- Awards: Goldsmith Book Prize (2001)

Academic background
- Education: Massachusetts Institute of Technology (BS); University of Chicago (PhD);

Academic work
- Discipline: Political science
- Institutions: Columbia University;

= Robert Y. Shapiro =

American political scientist

Robert Y. Shapiro is an American political scientist specializing in public opinion polling and statistical methods. He is the Wallace S. Sayre professor of government at Columbia University. He is the chair of the Roper Center for Public Opinion Research at Cornell University, president of the Academy of Political Science, editor of the Political Science Quarterly, and a former acting director of the Institute for Social and Economic Research and Policy at Columbia.

== Biography ==
Shapiro received his S.B. from the Massachusetts Institute of Technology, M.A. in political science, M.A. in policy studies, and Ph.D. in political science, all from the University of Chicago.

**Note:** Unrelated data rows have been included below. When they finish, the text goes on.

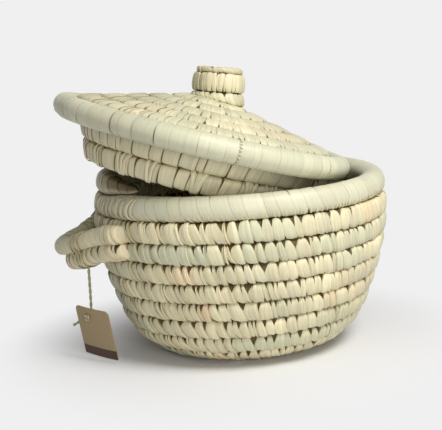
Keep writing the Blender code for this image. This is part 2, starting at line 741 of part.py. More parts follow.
def main():
    clear_scene()
    straw = make_material("straw", (0.74, 0.68, 0.48), 0.62)
    pale_straw = make_material("pale_straw", (0.80, 0.76, 0.58), 0.5)
    grass = make_material("grass", (0.55, 0.47, 0.28), 0.8)
    kraft = make_material("kraft", (0.42, 0.32, 0.20), 0.85)
    twine = make_material("twine", (0.72, 0.64, 0.48), 0.85)

    build_bowl(straw, pale_straw, grass)
    build_handle(straw, pale_straw, grass)
    tip = (Matrix.Rotation(-LID_PITCH, 4, "X") @ Matrix.Rotation(LID_TILT, 4, "Y"))
    lid = add_empty("lid_frame", Matrix.Translation((LID_SLIDE_X, LID_SLIDE_Y, 0.0)) @ tip)
    build_lid(lid, straw, pale_straw, grass)
    build_knob(lid, straw, grass)
    seat_lid(lid)
    build_tag(kraft, twine)


if __name__ == "__main__":
    main()
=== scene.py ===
"""Looks of a coiled straw storage basket: leaf-wrapped coils, a lid with a knob, and a hang tag."""

import math

import bmesh
import bpy
import numpy as np
from bpy.props import FloatProperty, FloatVectorProperty, PointerProperty
from bpy.types import Operator, Panel, PropertyGroup
from mathutils import Matrix, Vector


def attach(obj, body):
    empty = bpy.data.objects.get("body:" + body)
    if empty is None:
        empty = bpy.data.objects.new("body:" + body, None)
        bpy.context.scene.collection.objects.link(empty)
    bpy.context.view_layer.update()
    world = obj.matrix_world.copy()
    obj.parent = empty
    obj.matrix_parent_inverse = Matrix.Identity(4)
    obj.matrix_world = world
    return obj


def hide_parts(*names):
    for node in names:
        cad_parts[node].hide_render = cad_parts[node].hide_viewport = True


bl_info = {
    "name": "Coiled Straw Basket",
    "version": (1, 0, 0),
    "blender": (4, 5, 0),
    "location": "View3D > Sidebar > Basket",
    "description": "Wraps the coils of a straw basket, its handle, lid and knob, and hangs its tag",
    "category": "Object",
}

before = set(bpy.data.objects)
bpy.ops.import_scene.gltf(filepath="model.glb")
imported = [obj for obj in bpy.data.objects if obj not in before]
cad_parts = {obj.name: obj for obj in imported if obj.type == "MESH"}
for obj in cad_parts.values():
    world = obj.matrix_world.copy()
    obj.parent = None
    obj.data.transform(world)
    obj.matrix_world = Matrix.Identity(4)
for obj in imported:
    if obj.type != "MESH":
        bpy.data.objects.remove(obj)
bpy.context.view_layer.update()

FULL_TURN = 2.0 * math.pi

# Sizes of the solids, repeated from the part's source
TURN_GAP = 0.0005
PIECE_GAP = 0.0003
COIL_HEIGHT = 0.0181
COIL_DEPTH = 0.0190
COIL_PITCH = COIL_HEIGHT + TURN_GAP
BOWL_TURNS = 12.0 + 2.0 / 3.0
BASE_END_TURN = 4.375
LOWER_WALL_END_TURN = 8.375
COIL_START_ANGLE = math.radians(-45.0)
BOWL_ARCS = ((0.0627, 0.0), (0.0529 * math.radians(65.0), math.radians(65.0)),
             (0.0962, math.radians(85.5)), (COIL_PITCH, math.radians(102.4)))
RIM_HEIGHT = 0.0226
RIM_DEPTH = 0.0230
RIM_OVERLAP = math.radians(30.0)
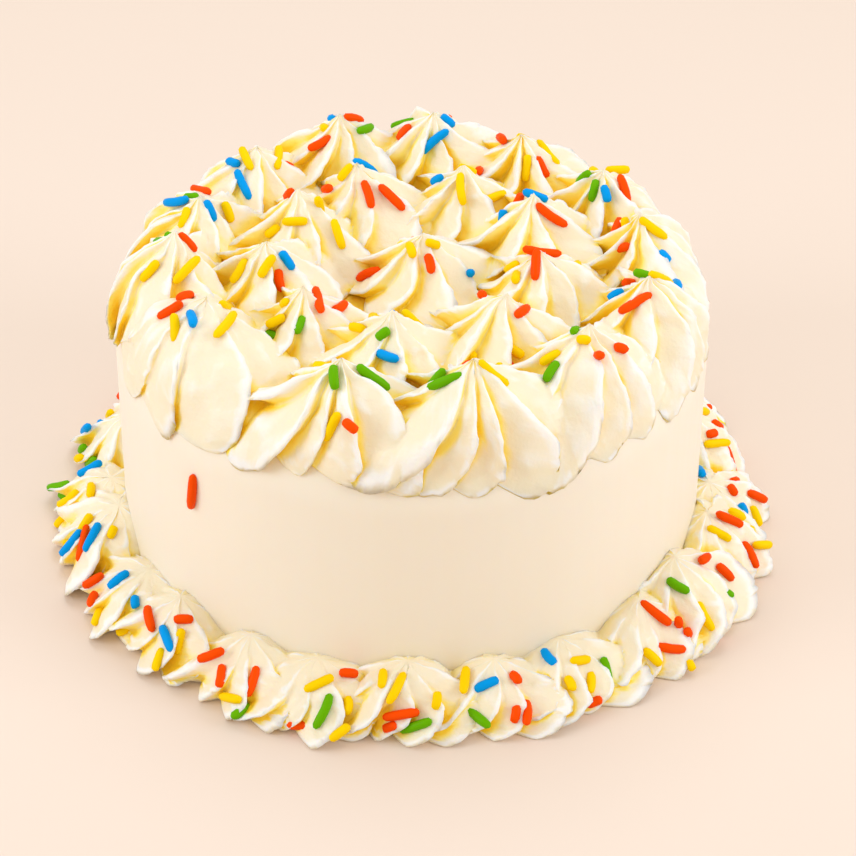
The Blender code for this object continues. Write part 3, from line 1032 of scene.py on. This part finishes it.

After receiving his doctorate, he worked at the NORC at the University of Chicago for several years before joining Columbia's faculty in 1982. From 2000 to 2003, he served as the chair of Columbia University's department of political science.

In 2005, Shapiro joined the Council on Foreign Relations as a visiting fellow to study American attitudes toward foreign policy and the social and political attitudes of soldiers and officers in the U.S. Army.
He also served as the acting director of the Institute for Social and Economic Research and Policy at Columbia from 2008 to 2009.

In 2009, he was elected a fellow of the American Association for the Advancement of Science.

Shapiro became the editor-in-chief of Political Science Quarterly in 2020, and has served on the editorial boards of Public Opinion Quarterly and Presidential Studies Quarterly.

Shapiro is the co-recipient of the 2001 Goldsmith Book Prize for his book Politicians Don't Pander: Political Manipulation and the Loss of Democratic Responsiveness.